Q. How do these changes affect a troubled company’s ability to get financing during reorganization?
A. All of these changes say to the world that the
chance of a company surviving bankruptcy is much lower. And if it’s much
lower, the banks aren’t going to give debtor-in-possession financing —
and rightfully so. The D.I.P. financer gets a priority lien. Last in,
first out. But the company has to survive to have the money to pay that
super-priority lien.
Q. Does this change how troubled companies act?
A. Debtors are delaying seeking help longer and longer
and longer. They’re very frustrated. They’re walking in molasses. They
figure if they wait another week the economy is going to turn.
Q. What should business owners do instead of filing for Chapter 11?
A. People need to seek help quicker, change their
business plan quicker, and avoid Chapter 11. It’s just an absolute last
resort. It’s virtually nonsurvivable. One of the things we do as
consultants is take two weak companies that are facing annihilation and
we merge them and we get one survivable company — without a bankruptcy.
We also try to make out-of-court settlements with creditors, as opposed
to Chapter 11 proceedings. In Chapter 11, the debtor pays for attorneys,
accountants and consultants of the creditors’ committee. They even pay
for the investment bankers. The owner is paying the other side to oppose
him. It’s tilted to the unsecured creditor side.

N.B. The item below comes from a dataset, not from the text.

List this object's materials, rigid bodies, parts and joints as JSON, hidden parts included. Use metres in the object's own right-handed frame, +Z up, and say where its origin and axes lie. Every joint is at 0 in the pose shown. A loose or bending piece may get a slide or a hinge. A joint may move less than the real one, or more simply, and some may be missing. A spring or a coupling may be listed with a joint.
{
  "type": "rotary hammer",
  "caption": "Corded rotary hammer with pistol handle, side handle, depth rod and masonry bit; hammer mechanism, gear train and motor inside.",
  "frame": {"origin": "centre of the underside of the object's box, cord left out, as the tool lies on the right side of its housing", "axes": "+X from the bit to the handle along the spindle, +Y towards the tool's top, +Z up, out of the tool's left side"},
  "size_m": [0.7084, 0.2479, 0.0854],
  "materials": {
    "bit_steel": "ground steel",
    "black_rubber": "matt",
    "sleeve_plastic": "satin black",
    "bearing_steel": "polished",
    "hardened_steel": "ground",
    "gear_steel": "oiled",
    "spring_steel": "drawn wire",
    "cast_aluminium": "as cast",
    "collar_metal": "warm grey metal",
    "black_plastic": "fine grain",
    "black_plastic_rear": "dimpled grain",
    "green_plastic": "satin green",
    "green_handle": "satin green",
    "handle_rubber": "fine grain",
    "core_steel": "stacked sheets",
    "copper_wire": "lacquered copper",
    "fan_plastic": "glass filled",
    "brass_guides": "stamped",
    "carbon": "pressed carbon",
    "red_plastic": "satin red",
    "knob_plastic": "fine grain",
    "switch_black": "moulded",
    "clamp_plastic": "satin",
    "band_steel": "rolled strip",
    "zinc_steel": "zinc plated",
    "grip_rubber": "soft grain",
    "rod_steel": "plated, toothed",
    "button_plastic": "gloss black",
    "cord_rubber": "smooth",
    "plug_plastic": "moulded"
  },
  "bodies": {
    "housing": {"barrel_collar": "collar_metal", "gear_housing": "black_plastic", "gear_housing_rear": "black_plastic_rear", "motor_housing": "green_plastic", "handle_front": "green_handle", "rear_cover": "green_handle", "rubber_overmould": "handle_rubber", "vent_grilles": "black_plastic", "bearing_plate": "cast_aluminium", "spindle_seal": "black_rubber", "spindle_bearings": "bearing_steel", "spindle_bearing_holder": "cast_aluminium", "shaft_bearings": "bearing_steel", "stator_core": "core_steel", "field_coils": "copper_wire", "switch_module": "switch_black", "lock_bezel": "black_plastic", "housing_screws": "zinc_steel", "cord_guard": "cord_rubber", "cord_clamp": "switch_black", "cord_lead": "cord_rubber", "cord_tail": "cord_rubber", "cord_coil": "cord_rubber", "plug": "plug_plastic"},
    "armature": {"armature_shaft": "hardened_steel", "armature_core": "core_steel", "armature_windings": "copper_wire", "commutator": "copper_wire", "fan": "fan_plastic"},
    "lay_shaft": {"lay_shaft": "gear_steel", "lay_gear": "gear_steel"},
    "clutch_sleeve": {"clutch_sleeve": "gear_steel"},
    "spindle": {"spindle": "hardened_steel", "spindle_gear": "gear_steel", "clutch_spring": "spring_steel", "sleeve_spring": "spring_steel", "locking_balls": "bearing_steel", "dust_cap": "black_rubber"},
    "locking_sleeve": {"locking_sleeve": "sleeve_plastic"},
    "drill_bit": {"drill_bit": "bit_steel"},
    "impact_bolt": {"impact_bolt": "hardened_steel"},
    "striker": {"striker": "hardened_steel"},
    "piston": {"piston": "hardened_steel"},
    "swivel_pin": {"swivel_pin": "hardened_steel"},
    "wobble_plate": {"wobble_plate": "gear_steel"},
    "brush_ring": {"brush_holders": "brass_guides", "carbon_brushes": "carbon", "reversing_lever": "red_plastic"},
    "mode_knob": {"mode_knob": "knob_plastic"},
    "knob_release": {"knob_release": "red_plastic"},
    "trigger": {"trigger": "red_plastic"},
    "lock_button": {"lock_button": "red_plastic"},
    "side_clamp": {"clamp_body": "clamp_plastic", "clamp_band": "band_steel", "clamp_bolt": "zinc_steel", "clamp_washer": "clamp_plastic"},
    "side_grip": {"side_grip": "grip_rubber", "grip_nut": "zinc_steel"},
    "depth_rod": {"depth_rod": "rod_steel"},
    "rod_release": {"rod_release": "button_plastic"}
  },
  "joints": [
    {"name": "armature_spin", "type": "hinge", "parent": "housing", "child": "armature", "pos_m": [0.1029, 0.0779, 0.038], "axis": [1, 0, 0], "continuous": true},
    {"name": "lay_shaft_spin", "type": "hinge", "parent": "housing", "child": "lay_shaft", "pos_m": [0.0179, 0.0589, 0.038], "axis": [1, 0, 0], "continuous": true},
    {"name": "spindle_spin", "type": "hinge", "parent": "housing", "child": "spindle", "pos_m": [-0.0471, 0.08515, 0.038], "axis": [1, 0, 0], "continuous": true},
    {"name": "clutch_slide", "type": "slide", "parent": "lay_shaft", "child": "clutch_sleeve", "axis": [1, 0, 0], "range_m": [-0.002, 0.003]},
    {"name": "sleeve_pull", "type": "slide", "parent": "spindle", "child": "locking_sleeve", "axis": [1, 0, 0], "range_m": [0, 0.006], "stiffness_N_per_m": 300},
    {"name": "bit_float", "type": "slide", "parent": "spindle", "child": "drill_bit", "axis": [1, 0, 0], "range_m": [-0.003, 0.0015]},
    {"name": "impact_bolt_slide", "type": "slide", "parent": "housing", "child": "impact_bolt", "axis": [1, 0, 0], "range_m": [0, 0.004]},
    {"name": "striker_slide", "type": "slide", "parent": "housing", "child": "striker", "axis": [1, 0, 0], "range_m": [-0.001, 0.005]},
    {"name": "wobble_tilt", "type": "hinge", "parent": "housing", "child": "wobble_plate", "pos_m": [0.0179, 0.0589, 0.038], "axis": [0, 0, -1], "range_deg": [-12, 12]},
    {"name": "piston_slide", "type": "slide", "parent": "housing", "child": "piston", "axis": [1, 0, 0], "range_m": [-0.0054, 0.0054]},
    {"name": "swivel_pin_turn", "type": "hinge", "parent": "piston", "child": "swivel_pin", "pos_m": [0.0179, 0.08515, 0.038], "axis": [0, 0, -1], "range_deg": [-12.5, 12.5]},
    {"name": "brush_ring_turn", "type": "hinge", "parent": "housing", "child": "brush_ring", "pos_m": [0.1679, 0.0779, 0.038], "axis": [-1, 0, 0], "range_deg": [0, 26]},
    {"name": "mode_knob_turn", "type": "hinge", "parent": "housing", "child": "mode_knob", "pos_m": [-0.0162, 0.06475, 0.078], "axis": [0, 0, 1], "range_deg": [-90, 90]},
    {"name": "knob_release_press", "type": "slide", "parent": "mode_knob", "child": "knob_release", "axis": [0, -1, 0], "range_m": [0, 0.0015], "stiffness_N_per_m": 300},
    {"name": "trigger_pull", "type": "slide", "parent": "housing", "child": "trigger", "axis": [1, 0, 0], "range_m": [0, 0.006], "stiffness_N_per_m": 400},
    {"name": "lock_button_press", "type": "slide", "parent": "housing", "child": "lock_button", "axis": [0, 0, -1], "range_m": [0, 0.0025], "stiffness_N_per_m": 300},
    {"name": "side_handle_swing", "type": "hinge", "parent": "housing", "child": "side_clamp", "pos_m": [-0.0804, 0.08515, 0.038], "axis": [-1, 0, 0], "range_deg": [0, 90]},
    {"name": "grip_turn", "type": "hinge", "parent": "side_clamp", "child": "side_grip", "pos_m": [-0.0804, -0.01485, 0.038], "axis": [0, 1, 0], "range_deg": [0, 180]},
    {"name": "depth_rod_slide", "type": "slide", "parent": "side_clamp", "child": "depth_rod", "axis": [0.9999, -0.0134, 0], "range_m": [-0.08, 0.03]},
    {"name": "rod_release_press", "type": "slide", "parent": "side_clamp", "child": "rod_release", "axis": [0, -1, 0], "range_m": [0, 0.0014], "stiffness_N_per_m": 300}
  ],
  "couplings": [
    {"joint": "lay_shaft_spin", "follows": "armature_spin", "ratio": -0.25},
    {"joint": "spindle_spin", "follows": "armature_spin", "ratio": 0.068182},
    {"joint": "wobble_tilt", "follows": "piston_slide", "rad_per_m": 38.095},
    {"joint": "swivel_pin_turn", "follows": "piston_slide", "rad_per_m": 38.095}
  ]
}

Q. But doesn’t this law fix some biases toward
debtors that allowed them to drag out the process, hurting their
creditors as they did so?
A. The law probably does fix some problems, but you
have to look at the nuances. There are some cases with the tighter rules
where the creditors get a little more but the company fails. The other
option is the bankruptcy lingers and the creditors get a little less but
the company survives, and that way the creditors continue to have a
customer.
Q. You’re a small-business owner yourself. How is your business doing?
A. Business right now is kind of quiet. I think this is the calm before the storm.